Israel has for decades been quite effective at killing leaders and senior cadres, but is a genuine failure when it comes to defeating their movements. It seems to believe that these movements are dependent upon individuals rather than constituencies, and that removing this or that leader will eliminate opposition. Israel’s other problem is that those organizations it hits hardest with assassinations are also those who have become most adept at quickly replacing those killed with individuals ready to assume their roles. As it was with their predecessors, so it will be with Haniyya and – if he was indeed killed – Shukr. The damage of their killings is primarily in terms of morale and symbolism rather than operational capacity or capability.

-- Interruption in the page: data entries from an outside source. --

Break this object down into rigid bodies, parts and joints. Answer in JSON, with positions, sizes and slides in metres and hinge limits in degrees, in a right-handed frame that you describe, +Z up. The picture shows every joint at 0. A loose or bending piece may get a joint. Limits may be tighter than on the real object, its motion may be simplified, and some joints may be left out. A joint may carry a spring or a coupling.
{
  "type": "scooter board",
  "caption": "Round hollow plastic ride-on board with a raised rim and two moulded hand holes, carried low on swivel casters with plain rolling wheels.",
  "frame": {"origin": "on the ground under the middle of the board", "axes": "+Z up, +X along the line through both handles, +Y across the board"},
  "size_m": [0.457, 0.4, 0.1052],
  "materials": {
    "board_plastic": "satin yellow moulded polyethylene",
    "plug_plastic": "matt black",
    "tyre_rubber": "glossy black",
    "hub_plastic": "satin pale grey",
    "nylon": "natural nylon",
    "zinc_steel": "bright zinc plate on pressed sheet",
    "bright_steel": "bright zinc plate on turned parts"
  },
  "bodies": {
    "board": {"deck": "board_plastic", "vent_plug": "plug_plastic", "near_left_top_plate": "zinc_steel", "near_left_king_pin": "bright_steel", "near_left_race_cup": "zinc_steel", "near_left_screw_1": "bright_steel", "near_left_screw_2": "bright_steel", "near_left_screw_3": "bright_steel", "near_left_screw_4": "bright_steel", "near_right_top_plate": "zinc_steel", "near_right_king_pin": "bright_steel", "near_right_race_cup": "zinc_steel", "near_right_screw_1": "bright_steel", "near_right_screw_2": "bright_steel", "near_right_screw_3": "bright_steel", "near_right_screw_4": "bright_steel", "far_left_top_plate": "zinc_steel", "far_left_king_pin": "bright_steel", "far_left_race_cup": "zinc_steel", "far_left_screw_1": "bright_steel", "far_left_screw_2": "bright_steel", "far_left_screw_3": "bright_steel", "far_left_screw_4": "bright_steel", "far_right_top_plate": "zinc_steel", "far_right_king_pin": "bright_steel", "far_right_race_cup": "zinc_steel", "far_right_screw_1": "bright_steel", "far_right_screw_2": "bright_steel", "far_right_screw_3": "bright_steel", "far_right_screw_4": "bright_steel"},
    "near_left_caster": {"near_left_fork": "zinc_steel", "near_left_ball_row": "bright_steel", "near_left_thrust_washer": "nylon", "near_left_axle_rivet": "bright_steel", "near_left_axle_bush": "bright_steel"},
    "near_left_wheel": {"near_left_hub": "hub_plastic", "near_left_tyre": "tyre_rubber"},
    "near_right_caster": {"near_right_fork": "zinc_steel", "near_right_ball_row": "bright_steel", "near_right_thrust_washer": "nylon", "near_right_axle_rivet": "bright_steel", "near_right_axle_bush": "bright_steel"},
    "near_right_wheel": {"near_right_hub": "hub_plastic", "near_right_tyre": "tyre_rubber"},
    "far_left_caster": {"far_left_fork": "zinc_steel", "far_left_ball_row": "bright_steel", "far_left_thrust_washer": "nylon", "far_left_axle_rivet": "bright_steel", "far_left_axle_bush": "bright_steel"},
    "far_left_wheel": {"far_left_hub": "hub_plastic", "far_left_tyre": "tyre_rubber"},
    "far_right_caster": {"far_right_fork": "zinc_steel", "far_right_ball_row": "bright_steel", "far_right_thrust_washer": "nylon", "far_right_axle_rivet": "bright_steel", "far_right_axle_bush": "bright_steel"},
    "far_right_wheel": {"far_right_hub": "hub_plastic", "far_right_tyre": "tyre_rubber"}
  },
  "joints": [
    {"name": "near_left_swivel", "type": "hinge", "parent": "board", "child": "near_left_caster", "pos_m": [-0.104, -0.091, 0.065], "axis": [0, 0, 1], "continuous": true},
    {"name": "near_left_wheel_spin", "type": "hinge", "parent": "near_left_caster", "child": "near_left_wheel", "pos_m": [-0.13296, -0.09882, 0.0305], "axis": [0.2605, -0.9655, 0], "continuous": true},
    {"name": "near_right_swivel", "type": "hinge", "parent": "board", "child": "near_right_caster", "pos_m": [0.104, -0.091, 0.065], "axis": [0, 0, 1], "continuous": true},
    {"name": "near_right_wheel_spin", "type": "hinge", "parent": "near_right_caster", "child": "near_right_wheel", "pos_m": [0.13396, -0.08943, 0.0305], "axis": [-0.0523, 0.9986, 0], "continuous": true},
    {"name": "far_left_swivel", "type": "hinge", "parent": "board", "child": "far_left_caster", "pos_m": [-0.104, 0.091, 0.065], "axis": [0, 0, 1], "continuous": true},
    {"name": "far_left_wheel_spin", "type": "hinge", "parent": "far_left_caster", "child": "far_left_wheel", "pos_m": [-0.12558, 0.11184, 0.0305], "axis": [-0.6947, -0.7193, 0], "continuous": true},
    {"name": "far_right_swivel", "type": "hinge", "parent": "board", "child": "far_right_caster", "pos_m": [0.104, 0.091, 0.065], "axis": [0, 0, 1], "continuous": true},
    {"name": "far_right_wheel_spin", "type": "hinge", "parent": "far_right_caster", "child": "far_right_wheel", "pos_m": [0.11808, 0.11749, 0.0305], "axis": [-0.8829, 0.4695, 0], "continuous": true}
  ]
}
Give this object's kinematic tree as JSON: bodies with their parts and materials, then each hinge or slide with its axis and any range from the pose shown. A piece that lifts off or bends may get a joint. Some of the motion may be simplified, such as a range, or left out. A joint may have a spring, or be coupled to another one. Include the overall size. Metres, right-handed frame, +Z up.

In Haniyya’s case the fact of his assassination in the Iranian capital is at least as significant, and arguably more important, than the assassination itself. It demonstrates, conclusively, that Israel is dead set on a confrontation with Iran. With Biden still in the White House, it seems to believe it can successfully do so, and with a bit of luck also engineer a direct US-Iranian confrontation. Those within the US administration determined to stop this slide into regional war are powerless to stop it in the face of Biden’s continued unconditional support for Israel, while their colleagues who think Israel is doing the US a favor believe their moment has finally arrived.

It is going to be at least as difficult for Iran to turn the other cheek and not respond directly to an Israeli attack in its capital city as it is for Hizballah. Fasten your seatbelts. Israel’s determination to unleash a multi-front war may prove as irrational consequential as Germany’s nearly a century ago.